Like today. So, if you're thinking bright happy post... skip this one!
No, it's not that I'm angry or disgruntled. In fact, I may just be fine but I have a headache and my sinus' are acting up which always gives me that "blech" kind of feeling. Or, it could be that I'm just a bit depressed.
NO. It's not the post holiday thing, if anything, it's the lack of revenue thing. Now, before you all go sending me encouraging recommedations and the like: DON'T. I'm really OK. People are allowed to be a little down on occasion. OK? It's normal - I think ;-)
It's just that this time, for the benefit of all you readers that actually like to see a post when someone isn't all up and chipper, I'm posting. Hey, it's a real emotion. You know? And, I'm having a icky kind of morning. You know, more money going out than coming in, snowing and sleeting outside, not a lot of job postings yet (it's only the 3rd of the month, they won't really start to pick up usually until the middle of the month). I still have to get the oil changed on my wife's van and my car. You know. Life kind of stuff.

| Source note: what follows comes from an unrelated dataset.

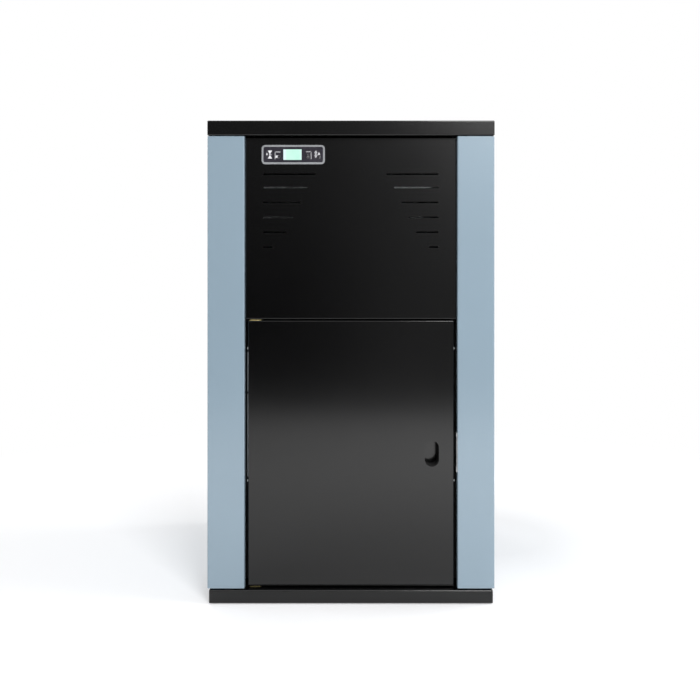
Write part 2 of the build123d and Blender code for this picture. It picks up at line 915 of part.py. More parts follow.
# Rear cover: an upper sheet with vent slots over a lower one with a hole for each connection
flue_x = flue_port_x + smoke_box_half_width + fan_width / 2
fan_y = body_back_y + fan_centre_depth
fan_z = body_bottom + fan_centre_height
outlet_low_z = fan_z - volute_end_radius
outlet_high_z = fan_z + volute_start_radius * sin(radians(volute_tongue_angle))
flue_z = (outlet_low_z + outlet_high_z) / 2
flow_z = body_bottom + flow_height
return_z = body_bottom + return_height
inlet_x = side_inner_x - post_leg - inlet_post_gap
rear_seam_z = casing_top - rear_seam_drop
rear_sheet_x = (-half_width + fold_radius, half_width - fold_radius)
with BuildPart() as rear_cover:
    with BuildSketch(facing_front(rear_y)):
        rectangle_between(rear_sheet_x, (casing_bottom, rear_seam_z - seat_gap))
        rectangle_between(rear_sheet_x, (rear_seam_z, casing_top))
        with Locations((flue_x, flue_z)):
            Circle(flue_radius + cover_hole_clearance, mode=Mode.SUBTRACT)
        with Locations((0, air_port_z)):
            Circle(air_pipe_radius + cover_hole_clearance, mode=Mode.SUBTRACT)
        with Locations((flow_x, flow_z), (return_x, return_z)):
            Circle(pipe_radius + cover_hole_clearance, mode=Mode.SUBTRACT)
        with Locations((inlet_x, inlet_z)):
            Rectangle(
                inlet_body_width + 2 * press_clearance,
                inlet_body_height + 2 * press_clearance,
                mode=Mode.SUBTRACT,
            )
        with Locations(*rear_screw_positions):
            Circle(rear_screw_radius + rear_screw_clearance, mode=Mode.SUBTRACT)
        with Locations((0, casing_top - rear_slot_drop)):
            with GridLocations(rear_slot_pitch_x, rear_slot_pitch_z, rear_slot_columns, rear_slot_rows):
                Rectangle(rear_slot_length, rear_slot_width, mode=Mode.SUBTRACT)
    extrude(amount=casing_sheet)
finish(rear_cover, "rear_cover")

# Casing screws: the bevelled screws that hold the rear cover to the rear posts
with BuildPart() as casing_screws:
    with BuildSketch(facing_front(rear_y + rear_screw_head_height)):
        with Locations(*rear_screw_positions):
            Circle(rear_screw_head_radius)
    extrude(amount=rear_screw_head_height)
    chamfer(casing_screws.edges().group_by(Axis.Y)[-1], rear_screw_head_height / 2)
    with BuildSketch(facing_front(rear_y)):
        with Locations(*rear_screw_positions):
            Circle(rear_screw_radius)
    extrude(amount=rear_screw_length)
finish(casing_screws, "casing_screws")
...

Of course, before anyone gets the impulse yet again to send me an encouraging word, I know that I have a lot going on in my favor. I've got a great family, a loving wife, a good skill set and most of all a loving God that's promised to take care of me. That's the abbreviated version, so, it's not that I've lost perspective. It's just that right at the moment I need to breathe this crap out, then get focused on all the good stuff. Then, I need to DO IT.
I'm great at reading stuff, getting all ramped up and ready to go... somewhere around 11:30 at night. Then I go to bed, then get up, feel icky all over again and need to start the process again. Nope. Not this time. Today I'm actually taking the bull by the horns and I'm attacking the stuff now. Not waiting till later. Here, now, back to the focus and onward and upward.
But, just for a moment, this was my breathing the negative out. This was my expressing - damn! this sucks. Hate to do it to my wife, it impacts her a lot. Of course I don't want the kids to know, they're kids and I want to let them be. But for all you folks out there - here you go. Unvarnished MacPhilly. :-)
Now I have to go kick some butt and take some names. My destiny is still out there waiting for me!